• Exercise requirements: Reproduce exactly and only the lines running from the one with "that it lies on" through the one with "from mathutils import Matrix", both end lines included.

Object modeling scripts
· · ·

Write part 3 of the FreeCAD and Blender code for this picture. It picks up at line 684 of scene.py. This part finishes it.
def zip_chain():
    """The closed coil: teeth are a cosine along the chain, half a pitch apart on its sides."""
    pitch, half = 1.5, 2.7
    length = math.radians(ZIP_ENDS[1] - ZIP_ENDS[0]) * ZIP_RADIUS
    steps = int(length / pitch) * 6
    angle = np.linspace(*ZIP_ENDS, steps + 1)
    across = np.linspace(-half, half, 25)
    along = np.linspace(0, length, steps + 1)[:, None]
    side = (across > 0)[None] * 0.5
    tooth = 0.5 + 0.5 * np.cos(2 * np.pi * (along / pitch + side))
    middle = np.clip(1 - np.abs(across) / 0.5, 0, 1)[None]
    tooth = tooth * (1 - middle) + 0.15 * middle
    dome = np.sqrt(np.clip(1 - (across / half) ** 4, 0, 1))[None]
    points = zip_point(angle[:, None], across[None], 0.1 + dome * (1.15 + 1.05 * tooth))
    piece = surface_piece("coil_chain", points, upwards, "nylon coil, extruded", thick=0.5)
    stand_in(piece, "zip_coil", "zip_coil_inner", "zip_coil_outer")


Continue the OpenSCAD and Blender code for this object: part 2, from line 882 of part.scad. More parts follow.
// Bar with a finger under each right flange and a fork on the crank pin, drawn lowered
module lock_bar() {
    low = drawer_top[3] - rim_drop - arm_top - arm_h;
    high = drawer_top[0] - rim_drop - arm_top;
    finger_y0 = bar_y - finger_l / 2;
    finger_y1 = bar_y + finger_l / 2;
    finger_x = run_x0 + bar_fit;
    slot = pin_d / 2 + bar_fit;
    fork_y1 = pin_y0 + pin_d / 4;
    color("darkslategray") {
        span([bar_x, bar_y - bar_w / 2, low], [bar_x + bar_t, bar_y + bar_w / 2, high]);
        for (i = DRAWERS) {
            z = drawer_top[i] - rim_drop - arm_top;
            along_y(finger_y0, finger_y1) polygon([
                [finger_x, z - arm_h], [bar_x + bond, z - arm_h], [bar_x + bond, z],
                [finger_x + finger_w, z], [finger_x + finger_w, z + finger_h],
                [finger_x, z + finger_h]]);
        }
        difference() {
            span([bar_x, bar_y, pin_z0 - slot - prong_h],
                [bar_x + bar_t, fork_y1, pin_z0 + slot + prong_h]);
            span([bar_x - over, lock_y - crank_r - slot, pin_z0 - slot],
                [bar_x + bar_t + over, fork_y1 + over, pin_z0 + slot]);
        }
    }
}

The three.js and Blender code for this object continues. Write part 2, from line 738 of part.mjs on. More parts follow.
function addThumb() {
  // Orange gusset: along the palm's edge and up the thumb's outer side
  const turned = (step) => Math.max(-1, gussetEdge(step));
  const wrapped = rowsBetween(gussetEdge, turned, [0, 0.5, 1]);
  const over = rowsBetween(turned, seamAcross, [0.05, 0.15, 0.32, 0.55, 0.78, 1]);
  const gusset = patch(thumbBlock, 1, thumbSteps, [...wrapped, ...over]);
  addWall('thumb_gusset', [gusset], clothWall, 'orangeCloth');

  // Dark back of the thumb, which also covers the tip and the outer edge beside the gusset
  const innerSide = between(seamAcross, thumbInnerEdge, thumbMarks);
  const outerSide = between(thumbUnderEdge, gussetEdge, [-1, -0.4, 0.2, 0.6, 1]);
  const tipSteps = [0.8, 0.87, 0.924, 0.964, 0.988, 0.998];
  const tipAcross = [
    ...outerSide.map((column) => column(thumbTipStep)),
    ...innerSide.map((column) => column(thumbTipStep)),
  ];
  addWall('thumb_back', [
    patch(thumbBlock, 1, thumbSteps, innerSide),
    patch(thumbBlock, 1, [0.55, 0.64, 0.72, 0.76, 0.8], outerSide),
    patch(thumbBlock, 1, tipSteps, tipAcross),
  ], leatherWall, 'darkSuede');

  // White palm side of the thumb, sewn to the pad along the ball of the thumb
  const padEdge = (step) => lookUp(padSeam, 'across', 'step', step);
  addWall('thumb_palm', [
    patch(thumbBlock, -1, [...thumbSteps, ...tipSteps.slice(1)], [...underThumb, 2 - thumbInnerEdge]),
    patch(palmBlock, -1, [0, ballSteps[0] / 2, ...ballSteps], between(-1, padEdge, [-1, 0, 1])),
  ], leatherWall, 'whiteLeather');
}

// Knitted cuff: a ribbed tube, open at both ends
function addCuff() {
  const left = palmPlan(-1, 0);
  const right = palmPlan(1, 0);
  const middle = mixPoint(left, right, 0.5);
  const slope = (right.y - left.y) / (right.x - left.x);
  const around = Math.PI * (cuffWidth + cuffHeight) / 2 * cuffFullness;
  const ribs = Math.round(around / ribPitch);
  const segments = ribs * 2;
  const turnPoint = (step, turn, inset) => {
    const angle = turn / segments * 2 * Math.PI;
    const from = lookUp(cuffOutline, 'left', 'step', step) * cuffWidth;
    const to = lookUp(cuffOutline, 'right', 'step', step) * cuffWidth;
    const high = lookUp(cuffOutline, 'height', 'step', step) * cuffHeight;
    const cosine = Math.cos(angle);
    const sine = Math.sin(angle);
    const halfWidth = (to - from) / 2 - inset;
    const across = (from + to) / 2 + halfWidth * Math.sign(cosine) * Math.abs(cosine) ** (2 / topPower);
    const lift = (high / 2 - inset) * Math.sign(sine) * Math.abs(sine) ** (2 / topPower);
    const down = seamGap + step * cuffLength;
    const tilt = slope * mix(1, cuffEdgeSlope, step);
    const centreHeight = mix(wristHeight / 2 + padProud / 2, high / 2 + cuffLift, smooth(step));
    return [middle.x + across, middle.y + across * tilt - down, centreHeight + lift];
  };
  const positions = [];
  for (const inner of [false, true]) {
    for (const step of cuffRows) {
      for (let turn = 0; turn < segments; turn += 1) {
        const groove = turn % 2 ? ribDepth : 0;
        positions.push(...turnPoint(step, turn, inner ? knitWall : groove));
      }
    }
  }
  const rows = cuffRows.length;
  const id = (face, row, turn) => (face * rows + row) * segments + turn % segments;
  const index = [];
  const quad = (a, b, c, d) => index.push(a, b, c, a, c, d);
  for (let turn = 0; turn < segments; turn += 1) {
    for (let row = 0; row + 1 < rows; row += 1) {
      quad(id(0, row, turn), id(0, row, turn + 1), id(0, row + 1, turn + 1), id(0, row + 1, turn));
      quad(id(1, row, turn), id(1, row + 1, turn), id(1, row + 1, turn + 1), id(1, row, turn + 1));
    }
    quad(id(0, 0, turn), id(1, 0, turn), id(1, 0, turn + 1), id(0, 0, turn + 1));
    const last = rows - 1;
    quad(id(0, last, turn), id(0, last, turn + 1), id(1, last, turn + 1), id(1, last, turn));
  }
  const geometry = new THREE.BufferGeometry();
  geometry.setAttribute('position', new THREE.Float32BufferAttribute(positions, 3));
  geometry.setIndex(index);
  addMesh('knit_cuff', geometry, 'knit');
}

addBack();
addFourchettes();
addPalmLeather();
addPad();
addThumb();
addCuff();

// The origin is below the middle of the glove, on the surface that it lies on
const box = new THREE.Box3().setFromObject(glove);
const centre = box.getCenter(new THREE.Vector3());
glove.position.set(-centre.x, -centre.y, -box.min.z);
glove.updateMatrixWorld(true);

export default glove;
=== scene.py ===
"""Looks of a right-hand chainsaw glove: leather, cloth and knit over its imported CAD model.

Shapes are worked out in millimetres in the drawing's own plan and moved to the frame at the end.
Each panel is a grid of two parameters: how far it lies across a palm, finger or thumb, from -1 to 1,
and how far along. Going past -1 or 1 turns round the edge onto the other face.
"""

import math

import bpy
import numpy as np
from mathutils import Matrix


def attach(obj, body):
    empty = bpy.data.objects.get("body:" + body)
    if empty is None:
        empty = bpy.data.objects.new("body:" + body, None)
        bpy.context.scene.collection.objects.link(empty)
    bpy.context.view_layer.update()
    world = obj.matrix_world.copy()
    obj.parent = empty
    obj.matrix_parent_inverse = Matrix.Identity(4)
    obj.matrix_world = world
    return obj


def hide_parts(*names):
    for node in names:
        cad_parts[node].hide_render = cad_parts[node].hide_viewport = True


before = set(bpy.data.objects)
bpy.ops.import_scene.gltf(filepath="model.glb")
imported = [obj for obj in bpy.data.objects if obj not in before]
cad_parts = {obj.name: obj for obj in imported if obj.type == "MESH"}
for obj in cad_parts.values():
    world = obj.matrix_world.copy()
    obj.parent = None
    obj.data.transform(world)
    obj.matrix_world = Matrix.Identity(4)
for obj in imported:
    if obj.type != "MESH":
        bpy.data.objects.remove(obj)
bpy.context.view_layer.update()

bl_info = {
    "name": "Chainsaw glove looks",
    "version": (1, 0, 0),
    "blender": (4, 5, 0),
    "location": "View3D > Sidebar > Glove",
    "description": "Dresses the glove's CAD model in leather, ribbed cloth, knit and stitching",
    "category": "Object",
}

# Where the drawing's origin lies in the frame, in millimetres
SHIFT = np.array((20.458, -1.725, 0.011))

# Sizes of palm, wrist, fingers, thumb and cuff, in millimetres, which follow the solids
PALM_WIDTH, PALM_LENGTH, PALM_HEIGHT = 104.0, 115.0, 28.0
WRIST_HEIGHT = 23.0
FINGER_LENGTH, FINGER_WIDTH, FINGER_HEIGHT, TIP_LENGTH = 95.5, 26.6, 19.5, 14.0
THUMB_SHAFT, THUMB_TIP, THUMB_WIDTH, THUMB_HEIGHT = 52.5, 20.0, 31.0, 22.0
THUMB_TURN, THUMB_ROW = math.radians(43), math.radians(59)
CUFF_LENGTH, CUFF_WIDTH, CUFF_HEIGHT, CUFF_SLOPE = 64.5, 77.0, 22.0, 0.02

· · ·

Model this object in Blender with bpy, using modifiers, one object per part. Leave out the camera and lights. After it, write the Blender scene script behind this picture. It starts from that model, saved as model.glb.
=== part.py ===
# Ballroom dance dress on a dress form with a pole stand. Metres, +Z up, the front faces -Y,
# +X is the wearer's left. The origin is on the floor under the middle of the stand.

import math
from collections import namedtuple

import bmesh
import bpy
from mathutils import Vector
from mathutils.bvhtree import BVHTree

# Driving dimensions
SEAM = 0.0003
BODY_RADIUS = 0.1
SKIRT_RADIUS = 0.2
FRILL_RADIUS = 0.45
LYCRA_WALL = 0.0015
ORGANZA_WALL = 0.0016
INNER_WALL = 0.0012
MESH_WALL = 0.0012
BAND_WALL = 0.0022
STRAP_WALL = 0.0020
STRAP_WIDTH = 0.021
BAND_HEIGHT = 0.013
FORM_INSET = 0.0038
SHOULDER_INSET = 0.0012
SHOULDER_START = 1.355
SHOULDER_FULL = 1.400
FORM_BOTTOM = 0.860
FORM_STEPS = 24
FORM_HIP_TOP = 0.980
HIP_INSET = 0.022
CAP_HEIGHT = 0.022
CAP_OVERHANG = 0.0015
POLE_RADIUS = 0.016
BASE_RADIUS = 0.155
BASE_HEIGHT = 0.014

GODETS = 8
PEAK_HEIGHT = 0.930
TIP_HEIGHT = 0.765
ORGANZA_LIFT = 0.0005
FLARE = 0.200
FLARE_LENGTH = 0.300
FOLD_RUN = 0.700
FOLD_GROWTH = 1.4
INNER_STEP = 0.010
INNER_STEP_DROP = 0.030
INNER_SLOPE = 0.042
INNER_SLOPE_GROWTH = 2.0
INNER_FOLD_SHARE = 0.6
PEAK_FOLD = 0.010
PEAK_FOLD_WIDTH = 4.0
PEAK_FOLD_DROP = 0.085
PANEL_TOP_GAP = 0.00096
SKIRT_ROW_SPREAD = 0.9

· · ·

• The reply:
// The origin is below the middle of the glove, on the surface that it lies on
const box = new THREE.Box3().setFromObject(glove);
const centre = box.getCenter(new THREE.Vector3());
glove.position.set(-centre.x, -centre.y, -box.min.z);
glove.updateMatrixWorld(true);

export default glove;
=== scene.py ===
"""Looks of a right-hand chainsaw glove: leather, cloth and knit over its imported CAD model.

Shapes are worked out in millimetres in the drawing's own plan and moved to the frame at the end.
Each panel is a grid of two parameters: how far it lies across a palm, finger or thumb, from -1 to 1,
and how far along. Going past -1 or 1 turns round the edge onto the other face.
"""

import math

import bpy
import numpy as np
from mathutils import Matrix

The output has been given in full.